Un brutale omicidio si consuma a Versailles nel 1889. Tutti gli indizi puntano a un uomo, ma l’intuito di un poliziotto scongiura un errore giudiziario grazie al vestiario del sospettato. Sarà davvero così?
La vicenda che stiamo per raccontarvi si svolge nella primavera del 1889 a Versailles, il 20 di maggio, ma il quadro è tutt’altro che affascinante e bucolico, ci perdonerete. Non siamo infatti nella bella reggia, la prison dorée dei blasonati Borbone, bensì nella cittadina che le ha prestato il nome, e non siamo certo tra i preziosi marmi sui quali aveva piroettato Maria Antonietta d’Austria, bensì in una comune dimora nei pressi della stazione locale. Il nostro protagonista, un poliziotto del luogo di non conosciamo il nome, è colpito da una scena raccapricciante: la proprietaria di casa, una donna anch’essa a noi ignota, è riversa a terra nei trentacinque pezzi in cui il suo corpo è stato brutalmente smembrato (in realtà, la coscia non venne mai ritrovata, pertanto si ipotizzava una scissione in pezzi trentasei).

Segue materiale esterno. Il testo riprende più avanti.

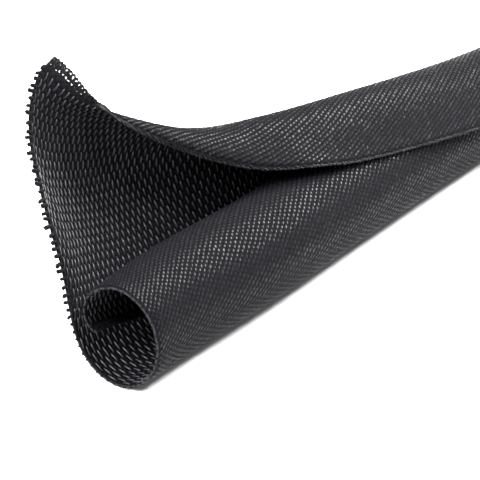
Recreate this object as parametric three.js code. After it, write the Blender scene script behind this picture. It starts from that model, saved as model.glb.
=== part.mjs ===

Otto furono invece i giorni di tormento per la locale stazione di polizia, assorta nelle indagini che mai seppero rivelare, ahimé, il nome dell’assassino. Le uniche testimonianze parlavano di un tale visto gironzolare nei pressi dell’abitazione, vestito di un cappello moscio e pardessus – cioè un soprabito – chiaro.
La nostra fonte, tale Giulio Hoche, ci proietta nella mente dell’uomo di legge che seguì il caso, avendo trovato la descrizione dei fatti nelle “Memorie di un poliziotto” scritte proprio dal nostro protagonista. Il vestiario del sospettato sembra creare una pista, ma il poliziotto subito riprende l’errore che farebbe una persona poco esperta di caccia al crime: un pardessus chiaro può fornire qualche lume sul sospettato, ma il vero capo prediletto dai manigoldi è la blouse. Sono les blouses ad ammantare i criminali!
Il poliziotto sentiva che il ragionamento filava, le sue tesi sposavano perfettamente l’evidenza empirica, perciò si rasserenò. Fu poi per puro caso che il poliziotto si recò una sera al cinematografo, per svagarsi, ma lo spettacolo proposto lo fece sussultare: veniva ripresa la scena di un uomo che si apprestava a salire sul treno, con il capo coperto da un cappello moscio e la figura ammantata in un pardessus chiaro. L’uomo è chiaramente agitato: si muove da un vagone all’altro, apre un compartimento, scuote il capo, poi quello successivo, e ancora il treno fischia ma l’uomo non sale a bordo, il viso ammorbato dal dispetto. Il treno si muove, s’avvia, infine. La bobina si ferma, le luci si accendono. Il poliziotto ritorna ancora al cinematografo, e ancora viene riproposta la stessa pellicola. Non gli aggrada la compagnia, cerca un vagone in cui restare solo, quello sciocco preferisce piuttosto perdere il treno che unirsi ad altri. Che spasso!
Questi erano i pensieri del nostro poliziotto, che incuriosito dalla scena si recò dal fotografo chiedendo informazioni sulle riprese. Egli apprese così che la scena è stata girata presso la stazione di Versailles, il 20 maggio. Ma no, non poteva essere quell’uomo il colpevole! Indossava un pardessus!
Così il poliziotto si recò presso il capo stazione con una foto del sospettato e ottiene ciò che stava cercando: ulteriori prove a favore della sua tesi. Il capostazione gli rivela, con un sorriso, che il pover’uomo quel giorno si agitava in preda a una forte colica e desiderava partire al più presto. Cercava, in quella tediosa situazione, il vagone dotato di toilette, e fu proprio il capo treno a indicargli quello giusto, in coda al treno. Prima di salire, grato com’era, disse al capo treno che gli avrebbe mandato sue notizie: era infatti niente meno che il procuratore della Repubblica!
Il nostro protagonista riconobbe allora di aver evitato un errore giudiziari. Il “tatto e la prudenza” di un esperto di così lunga data hanno risparmiato all’Ufficio di Pubblica Sicurezza un imbarazzante confronto.